A partir de ahí surgen infinidad de incógnitas: ¿Cuántas veces ejercería Francia su derecho a veto? ¿Rompería con la inercia europea de buscar consensos? ¿Mantendría el mismo esfuerzo contributivo? Un puñado de dudas de las muchas que planean en Bruselas, corazón comunitario, y que sistemáticamente es foco de los ataques de los políticos de extrema derecha (aquello de «acabar» con los burócratas de Bruselas) a los que se culpa de los mil males. E, incluso, de estrategias de «cloaca». Recientemente la propia Le Pen —que fue eurodiputada—, ha juzgado así las conclusiones de un informe de la unidad antifraude europea (OLAF), que la acusa de malversar fondos y le requiere que devuelva 137.000 euros. «Estoy acostumbrada a las trampas de la Unión Europea, a sus golpes bajos», reaccionó tras negar la inculpación.

La onda expansiva de una Francia empujada por la derecha reaccionaria sería bienvenida en, al menos, dos Gobiernos con los que Le Pen sintoniza: Hungría y Polonia; Viktor Orbán y Mateusz Morawiecki.
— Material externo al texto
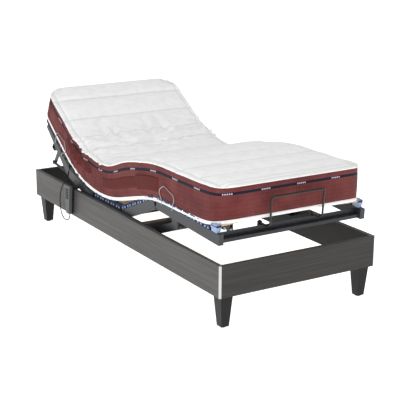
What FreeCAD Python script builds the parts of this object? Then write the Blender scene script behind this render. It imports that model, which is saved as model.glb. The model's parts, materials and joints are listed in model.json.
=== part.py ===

Conoce a ambos líderes y mantiene con ellos una buena relación. Y secunda su idea de imponer la primacía del derecho nacional sobre el comunitario, uno de los principios fundamentales del ordenamiento jurídico de la UE.
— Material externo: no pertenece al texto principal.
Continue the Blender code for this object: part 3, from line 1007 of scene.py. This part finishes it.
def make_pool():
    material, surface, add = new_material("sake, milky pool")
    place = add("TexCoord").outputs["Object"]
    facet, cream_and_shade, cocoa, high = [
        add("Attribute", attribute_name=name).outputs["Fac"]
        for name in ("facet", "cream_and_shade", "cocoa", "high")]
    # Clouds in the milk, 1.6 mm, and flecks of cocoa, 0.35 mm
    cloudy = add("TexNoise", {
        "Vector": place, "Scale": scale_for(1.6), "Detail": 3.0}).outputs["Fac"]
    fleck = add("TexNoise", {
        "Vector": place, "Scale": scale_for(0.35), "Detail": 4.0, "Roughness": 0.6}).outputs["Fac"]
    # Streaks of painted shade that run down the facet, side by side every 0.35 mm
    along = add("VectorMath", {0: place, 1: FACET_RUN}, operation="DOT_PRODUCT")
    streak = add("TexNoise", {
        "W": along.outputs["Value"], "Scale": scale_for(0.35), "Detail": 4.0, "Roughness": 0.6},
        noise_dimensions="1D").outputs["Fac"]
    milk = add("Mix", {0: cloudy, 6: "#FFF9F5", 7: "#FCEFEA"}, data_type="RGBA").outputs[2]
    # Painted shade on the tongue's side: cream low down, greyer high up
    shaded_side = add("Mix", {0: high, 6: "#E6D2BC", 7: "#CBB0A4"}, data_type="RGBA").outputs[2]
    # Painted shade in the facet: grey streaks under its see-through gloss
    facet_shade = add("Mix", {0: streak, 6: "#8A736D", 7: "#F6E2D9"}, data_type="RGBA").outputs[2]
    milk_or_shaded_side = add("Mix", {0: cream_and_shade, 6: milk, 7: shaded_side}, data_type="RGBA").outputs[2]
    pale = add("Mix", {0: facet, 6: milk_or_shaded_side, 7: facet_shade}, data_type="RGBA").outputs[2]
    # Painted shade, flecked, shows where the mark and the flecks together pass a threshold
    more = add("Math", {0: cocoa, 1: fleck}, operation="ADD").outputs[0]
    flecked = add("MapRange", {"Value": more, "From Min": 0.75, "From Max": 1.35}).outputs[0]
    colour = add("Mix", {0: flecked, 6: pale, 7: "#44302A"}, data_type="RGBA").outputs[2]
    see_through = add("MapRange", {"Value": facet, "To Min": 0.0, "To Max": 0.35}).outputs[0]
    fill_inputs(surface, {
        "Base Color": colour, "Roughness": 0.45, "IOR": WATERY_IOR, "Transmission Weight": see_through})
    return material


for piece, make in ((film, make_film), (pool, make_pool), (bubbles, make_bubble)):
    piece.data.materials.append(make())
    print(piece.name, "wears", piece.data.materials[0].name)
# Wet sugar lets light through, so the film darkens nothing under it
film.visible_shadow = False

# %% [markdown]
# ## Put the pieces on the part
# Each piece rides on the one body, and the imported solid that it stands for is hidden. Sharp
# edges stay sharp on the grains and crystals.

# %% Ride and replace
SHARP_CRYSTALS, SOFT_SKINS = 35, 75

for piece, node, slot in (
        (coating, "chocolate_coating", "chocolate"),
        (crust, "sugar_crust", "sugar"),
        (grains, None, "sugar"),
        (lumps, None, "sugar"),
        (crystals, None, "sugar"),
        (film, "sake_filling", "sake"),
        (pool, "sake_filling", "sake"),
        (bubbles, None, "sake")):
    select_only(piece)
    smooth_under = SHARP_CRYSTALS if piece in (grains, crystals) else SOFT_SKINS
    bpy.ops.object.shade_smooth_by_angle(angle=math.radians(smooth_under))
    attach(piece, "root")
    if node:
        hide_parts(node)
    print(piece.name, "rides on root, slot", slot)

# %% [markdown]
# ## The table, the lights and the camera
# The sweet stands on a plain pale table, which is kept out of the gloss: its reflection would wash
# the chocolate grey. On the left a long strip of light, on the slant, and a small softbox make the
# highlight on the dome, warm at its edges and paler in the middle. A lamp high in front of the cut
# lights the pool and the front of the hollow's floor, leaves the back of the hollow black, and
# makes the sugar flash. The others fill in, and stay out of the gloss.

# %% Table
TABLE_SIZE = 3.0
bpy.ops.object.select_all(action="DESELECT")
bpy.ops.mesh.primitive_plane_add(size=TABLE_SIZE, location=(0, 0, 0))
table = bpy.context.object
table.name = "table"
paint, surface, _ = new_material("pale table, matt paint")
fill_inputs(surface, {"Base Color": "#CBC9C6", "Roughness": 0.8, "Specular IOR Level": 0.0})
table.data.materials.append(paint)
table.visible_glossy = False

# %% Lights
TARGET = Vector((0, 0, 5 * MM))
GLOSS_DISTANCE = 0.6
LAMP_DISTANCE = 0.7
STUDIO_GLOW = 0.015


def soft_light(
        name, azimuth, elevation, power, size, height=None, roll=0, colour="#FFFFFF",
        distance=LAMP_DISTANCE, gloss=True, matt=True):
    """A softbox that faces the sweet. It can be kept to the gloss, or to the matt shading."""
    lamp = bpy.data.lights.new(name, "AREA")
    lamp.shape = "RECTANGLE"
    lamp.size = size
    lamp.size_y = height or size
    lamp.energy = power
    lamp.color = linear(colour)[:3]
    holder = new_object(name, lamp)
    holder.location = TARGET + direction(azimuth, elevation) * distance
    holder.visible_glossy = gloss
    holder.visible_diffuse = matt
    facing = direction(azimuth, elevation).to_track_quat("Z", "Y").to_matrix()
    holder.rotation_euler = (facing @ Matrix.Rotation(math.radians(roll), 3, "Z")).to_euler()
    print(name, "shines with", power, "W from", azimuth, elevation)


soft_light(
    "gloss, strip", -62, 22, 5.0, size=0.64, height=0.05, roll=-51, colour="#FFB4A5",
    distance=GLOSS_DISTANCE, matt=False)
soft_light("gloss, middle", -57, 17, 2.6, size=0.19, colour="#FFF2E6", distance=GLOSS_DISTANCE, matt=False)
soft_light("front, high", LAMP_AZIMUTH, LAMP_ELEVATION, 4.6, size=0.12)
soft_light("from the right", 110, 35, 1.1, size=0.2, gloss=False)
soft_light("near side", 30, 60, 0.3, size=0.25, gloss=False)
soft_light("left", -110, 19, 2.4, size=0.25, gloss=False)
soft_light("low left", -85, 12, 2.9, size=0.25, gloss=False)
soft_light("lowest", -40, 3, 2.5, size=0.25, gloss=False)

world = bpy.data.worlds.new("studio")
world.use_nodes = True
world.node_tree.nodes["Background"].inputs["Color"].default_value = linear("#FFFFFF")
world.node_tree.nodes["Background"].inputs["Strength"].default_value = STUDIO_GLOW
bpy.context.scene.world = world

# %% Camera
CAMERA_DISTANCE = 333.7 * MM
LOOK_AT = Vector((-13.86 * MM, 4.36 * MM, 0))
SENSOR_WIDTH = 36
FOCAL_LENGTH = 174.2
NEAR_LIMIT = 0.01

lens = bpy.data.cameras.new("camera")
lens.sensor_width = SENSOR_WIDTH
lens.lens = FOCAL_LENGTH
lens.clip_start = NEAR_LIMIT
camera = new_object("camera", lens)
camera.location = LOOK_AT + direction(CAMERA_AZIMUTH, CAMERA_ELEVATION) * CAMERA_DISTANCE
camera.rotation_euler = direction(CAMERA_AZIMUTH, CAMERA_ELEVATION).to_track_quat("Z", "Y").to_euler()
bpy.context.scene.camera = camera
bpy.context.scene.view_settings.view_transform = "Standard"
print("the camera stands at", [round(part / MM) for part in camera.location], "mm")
Socios incómodos, baluartes de esa alianza política centroeuropea (con la República Checa y Eslovaquia) conocida como el Grupo de Visegrado, Hungría y Polonia tienen un sinfín de expedientes abiertos con Bruselas. Y se enfrentan a un bloqueo de facto de las transferencias del Fondo de Recuperación por sus derivas autoritarias (independencia judicial, derechos fundamentales...).
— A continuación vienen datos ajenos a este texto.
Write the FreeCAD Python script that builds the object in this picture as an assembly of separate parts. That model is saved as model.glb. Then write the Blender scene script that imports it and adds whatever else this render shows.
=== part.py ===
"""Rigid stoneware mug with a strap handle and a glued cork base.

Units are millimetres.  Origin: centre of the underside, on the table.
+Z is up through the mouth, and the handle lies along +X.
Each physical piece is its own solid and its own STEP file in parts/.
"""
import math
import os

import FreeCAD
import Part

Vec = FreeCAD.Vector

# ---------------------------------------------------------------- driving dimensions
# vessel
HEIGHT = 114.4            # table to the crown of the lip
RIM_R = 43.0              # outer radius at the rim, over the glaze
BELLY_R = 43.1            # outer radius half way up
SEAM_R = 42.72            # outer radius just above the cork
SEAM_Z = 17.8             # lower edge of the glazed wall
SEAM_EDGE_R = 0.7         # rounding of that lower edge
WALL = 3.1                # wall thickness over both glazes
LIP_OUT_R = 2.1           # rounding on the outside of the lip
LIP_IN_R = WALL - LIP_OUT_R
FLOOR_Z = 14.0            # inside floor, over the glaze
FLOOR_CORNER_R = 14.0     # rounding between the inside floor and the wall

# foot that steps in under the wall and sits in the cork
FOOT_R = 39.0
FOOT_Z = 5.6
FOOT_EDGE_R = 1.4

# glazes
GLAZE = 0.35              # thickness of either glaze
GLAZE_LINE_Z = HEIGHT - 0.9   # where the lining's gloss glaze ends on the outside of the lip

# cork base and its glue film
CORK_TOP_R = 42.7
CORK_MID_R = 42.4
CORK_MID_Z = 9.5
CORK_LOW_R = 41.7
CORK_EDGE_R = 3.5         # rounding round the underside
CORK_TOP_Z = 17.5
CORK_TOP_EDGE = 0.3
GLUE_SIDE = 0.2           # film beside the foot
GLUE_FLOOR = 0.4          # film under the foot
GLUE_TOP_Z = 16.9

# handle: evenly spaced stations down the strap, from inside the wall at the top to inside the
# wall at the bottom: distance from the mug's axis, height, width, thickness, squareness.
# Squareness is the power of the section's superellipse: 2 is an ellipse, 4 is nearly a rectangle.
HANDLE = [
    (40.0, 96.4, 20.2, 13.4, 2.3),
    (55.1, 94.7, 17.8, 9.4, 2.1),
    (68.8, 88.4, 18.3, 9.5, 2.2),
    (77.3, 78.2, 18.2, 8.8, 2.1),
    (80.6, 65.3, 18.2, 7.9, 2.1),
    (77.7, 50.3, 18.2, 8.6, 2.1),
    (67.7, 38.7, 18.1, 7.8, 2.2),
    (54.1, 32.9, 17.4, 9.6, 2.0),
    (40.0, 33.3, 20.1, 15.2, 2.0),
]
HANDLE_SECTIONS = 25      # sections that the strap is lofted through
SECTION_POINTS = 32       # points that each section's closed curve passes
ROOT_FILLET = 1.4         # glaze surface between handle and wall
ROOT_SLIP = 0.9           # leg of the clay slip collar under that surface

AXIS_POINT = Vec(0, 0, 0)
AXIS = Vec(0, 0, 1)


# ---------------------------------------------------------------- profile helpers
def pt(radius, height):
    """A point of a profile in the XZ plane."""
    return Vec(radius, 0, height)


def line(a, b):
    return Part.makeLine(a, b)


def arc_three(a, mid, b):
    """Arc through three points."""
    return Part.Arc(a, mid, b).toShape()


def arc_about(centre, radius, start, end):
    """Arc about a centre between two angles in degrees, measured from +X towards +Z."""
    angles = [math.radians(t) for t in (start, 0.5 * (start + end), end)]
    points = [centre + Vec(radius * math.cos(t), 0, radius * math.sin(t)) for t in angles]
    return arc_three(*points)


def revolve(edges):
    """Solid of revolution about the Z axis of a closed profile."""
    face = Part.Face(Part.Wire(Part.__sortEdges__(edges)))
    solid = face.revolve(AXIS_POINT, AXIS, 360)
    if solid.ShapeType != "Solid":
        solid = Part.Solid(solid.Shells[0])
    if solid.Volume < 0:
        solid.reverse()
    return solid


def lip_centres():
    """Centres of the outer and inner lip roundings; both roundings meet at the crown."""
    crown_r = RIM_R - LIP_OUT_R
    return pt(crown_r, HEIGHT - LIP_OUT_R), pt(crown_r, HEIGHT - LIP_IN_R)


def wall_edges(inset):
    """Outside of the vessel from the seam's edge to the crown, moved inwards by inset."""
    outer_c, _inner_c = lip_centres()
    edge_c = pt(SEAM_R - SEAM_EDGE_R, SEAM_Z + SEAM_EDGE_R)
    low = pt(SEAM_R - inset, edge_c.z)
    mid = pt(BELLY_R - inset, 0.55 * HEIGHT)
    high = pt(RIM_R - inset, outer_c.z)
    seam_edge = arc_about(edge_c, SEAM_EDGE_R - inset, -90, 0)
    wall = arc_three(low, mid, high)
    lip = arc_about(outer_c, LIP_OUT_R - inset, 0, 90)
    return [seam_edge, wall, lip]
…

Si ya se han caracterizado por poner palos en la rueda en muchas cumbres —amagaron con bloquear la luz verde a los pagos del Plan de Recuperación porque quedaban condicionados al respeto al Estado de Derecho—, con una Francia ultra tendrían un aliado. O quizás no. La guerra en Ucrania ha abierto una brecha entre esos dos socios tradicionales —Budapest sintoniza con Putin, Varsovia no—. Y luego está la derivada puramente económica. Ambos son receptores netos de fondos europeos. ¿Y si Le Pen cumpliera con su amenaza de aportar menos? Eso ya no sería tan conveniente. En todo caso, toca contener la respiración.